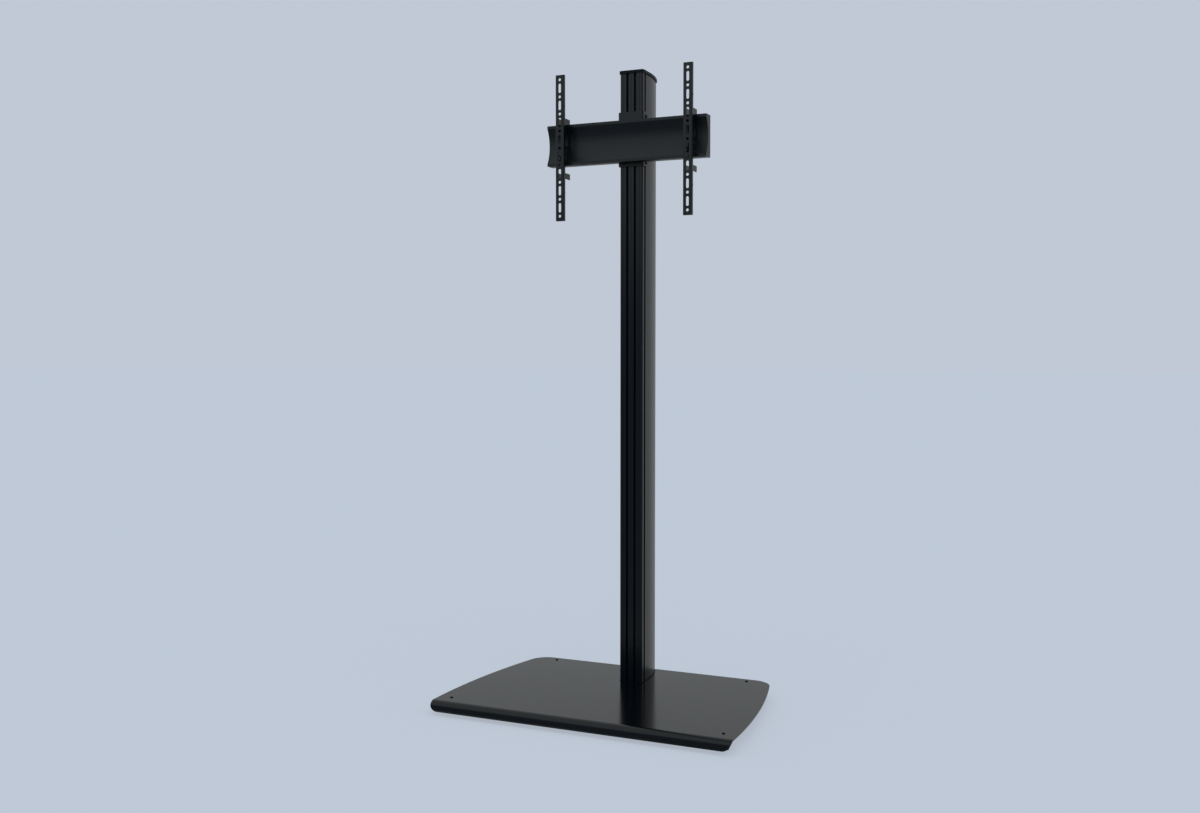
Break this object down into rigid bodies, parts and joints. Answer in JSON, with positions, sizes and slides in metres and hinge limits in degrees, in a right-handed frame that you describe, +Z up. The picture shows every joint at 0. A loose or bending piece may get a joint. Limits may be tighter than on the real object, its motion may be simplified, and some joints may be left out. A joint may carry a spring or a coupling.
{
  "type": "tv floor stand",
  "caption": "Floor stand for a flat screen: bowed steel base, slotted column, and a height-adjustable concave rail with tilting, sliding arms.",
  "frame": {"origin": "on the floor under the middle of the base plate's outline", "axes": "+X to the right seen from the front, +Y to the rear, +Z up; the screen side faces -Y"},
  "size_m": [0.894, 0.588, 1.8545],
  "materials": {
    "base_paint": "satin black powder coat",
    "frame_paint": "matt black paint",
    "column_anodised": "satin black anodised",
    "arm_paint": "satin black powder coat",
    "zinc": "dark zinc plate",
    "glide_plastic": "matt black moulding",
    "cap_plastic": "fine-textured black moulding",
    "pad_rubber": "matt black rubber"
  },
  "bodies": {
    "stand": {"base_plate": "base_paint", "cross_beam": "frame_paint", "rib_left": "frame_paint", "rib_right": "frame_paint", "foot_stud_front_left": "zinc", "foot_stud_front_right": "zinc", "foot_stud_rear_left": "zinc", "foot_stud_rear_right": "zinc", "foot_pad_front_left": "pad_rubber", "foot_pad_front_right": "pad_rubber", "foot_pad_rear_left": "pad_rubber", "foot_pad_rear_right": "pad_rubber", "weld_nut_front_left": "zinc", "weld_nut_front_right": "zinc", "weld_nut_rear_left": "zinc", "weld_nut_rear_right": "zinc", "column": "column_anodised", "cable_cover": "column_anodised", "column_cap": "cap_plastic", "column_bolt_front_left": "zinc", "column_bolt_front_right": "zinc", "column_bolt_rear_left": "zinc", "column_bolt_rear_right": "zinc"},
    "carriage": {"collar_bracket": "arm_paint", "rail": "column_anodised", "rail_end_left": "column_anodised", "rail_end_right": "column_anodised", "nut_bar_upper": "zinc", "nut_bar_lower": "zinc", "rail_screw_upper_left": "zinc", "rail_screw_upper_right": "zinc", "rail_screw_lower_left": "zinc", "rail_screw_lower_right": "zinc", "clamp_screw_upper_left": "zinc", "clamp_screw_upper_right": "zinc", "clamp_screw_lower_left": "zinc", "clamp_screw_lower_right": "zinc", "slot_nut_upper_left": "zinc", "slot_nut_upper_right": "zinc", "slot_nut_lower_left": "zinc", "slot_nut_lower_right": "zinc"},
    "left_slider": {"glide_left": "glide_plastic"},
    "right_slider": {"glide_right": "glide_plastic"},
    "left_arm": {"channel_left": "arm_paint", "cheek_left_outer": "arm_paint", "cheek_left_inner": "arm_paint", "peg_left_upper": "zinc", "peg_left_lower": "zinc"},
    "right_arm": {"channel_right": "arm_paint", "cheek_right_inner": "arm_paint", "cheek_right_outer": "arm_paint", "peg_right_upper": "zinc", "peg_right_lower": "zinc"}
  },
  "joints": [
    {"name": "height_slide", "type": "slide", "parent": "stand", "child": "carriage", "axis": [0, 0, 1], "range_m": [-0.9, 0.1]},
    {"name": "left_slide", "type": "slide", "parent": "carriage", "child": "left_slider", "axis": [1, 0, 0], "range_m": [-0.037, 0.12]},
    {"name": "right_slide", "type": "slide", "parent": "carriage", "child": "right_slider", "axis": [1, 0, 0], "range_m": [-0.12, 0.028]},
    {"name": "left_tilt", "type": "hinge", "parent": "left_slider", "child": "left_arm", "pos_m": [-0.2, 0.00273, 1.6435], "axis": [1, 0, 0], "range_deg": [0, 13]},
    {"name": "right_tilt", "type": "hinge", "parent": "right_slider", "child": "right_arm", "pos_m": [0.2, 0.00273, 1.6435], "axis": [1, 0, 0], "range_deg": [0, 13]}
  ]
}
* * * * * * *
• **SET TASK**: Copy every line verbatim.

• **SOLUTION**:
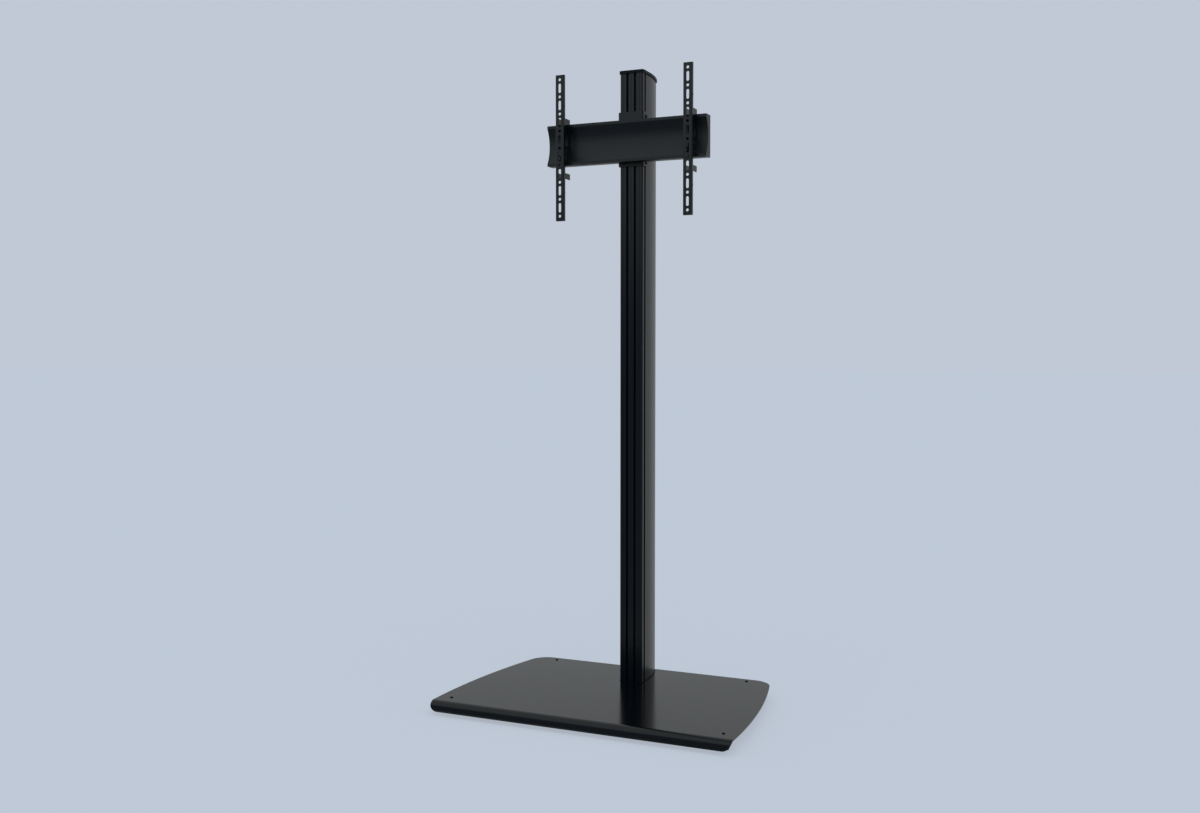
Break this object down into rigid bodies, parts and joints. Answer in JSON, with positions, sizes and slides in metres and hinge limits in degrees, in a right-handed frame that you describe, +Z up. The picture shows every joint at 0. A loose or bending piece may get a joint. Limits may be tighter than on the real object, its motion may be simplified, and some joints may be left out. A joint may carry a spring or a coupling.
{
  "type": "tv floor stand",
  "caption": "Floor stand for a flat screen: bowed steel base, slotted column, and a height-adjustable concave rail with tilting, sliding arms.",
  "frame": {"origin": "on the floor under the middle of the base plate's outline", "axes": "+X to the right seen from the front, +Y to the rear, +Z up; the screen side faces -Y"},
  "size_m": [0.894, 0.588, 1.8545],
  "materials": {
    "base_paint": "satin black powder coat",
    "frame_paint": "matt black paint",
    "column_anodised": "satin black anodised",
    "arm_paint": "satin black powder coat",
    "zinc": "dark zinc plate",
    "glide_plastic": "matt black moulding",
    "cap_plastic": "fine-textured black moulding",
    "pad_rubber": "matt black rubber"
  },
  "bodies": {
    "stand": {"base_plate": "base_paint", "cross_beam": "frame_paint", "rib_left": "frame_paint", "rib_right": "frame_paint", "foot_stud_front_left": "zinc", "foot_stud_front_right": "zinc", "foot_stud_rear_left": "zinc", "foot_stud_rear_right": "zinc", "foot_pad_front_left": "pad_rubber", "foot_pad_front_right": "pad_rubber", "foot_pad_rear_left": "pad_rubber", "foot_pad_rear_right": "pad_rubber", "weld_nut_front_left": "zinc", "weld_nut_front_right": "zinc", "weld_nut_rear_left": "zinc", "weld_nut_rear_right": "zinc", "column": "column_anodised", "cable_cover": "column_anodised", "column_cap": "cap_plastic", "column_bolt_front_left": "zinc", "column_bolt_front_right": "zinc", "column_bolt_rear_left": "zinc", "column_bolt_rear_right": "zinc"},
    "carriage": {"collar_bracket": "arm_paint", "rail": "column_anodised", "rail_end_left": "column_anodised", "rail_end_right": "column_anodised", "nut_bar_upper": "zinc", "nut_bar_lower": "zinc", "rail_screw_upper_left": "zinc", "rail_screw_upper_right": "zinc", "rail_screw_lower_left": "zinc", "rail_screw_lower_right": "zinc", "clamp_screw_upper_left": "zinc", "clamp_screw_upper_right": "zinc", "clamp_screw_lower_left": "zinc", "clamp_screw_lower_right": "zinc", "slot_nut_upper_left": "zinc", "slot_nut_upper_right": "zinc", "slot_nut_lower_left": "zinc", "slot_nut_lower_right": "zinc"},
    "left_slider": {"glide_left": "glide_plastic"},
    "right_slider": {"glide_right": "glide_plastic"},
    "left_arm": {"channel_left": "arm_paint", "cheek_left_outer": "arm_paint", "cheek_left_inner": "arm_paint", "peg_left_upper": "zinc", "peg_left_lower": "zinc"},
    "right_arm": {"channel_right": "arm_paint", "cheek_right_inner": "arm_paint", "cheek_right_outer": "arm_paint", "peg_right_upper": "zinc", "peg_right_lower": "zinc"}
  },
  "joints": [
    {"name": "height_slide", "type": "slide", "parent": "stand", "child": "carriage", "axis": [0, 0, 1], "range_m": [-0.9, 0.1]},
    {"name": "left_slide", "type": "slide", "parent": "carriage", "child": "left_slider", "axis": [1, 0, 0], "range_m": [-0.037, 0.12]},
    {"name": "right_slide", "type": "slide", "parent": "carriage", "child": "right_slider", "axis": [1, 0, 0], "range_m": [-0.12, 0.028]},
    {"name": "left_tilt", "type": "hinge", "parent": "left_slider", "child": "left_arm", "pos_m": [-0.2, 0.00273, 1.6435], "axis": [1, 0, 0], "range_deg": [0, 13]},
    {"name": "right_tilt", "type": "hinge", "parent": "right_slider", "child": "right_arm", "pos_m": [0.2, 0.00273, 1.6435], "axis": [1, 0, 0], "range_deg": [0, 13]}
  ]
}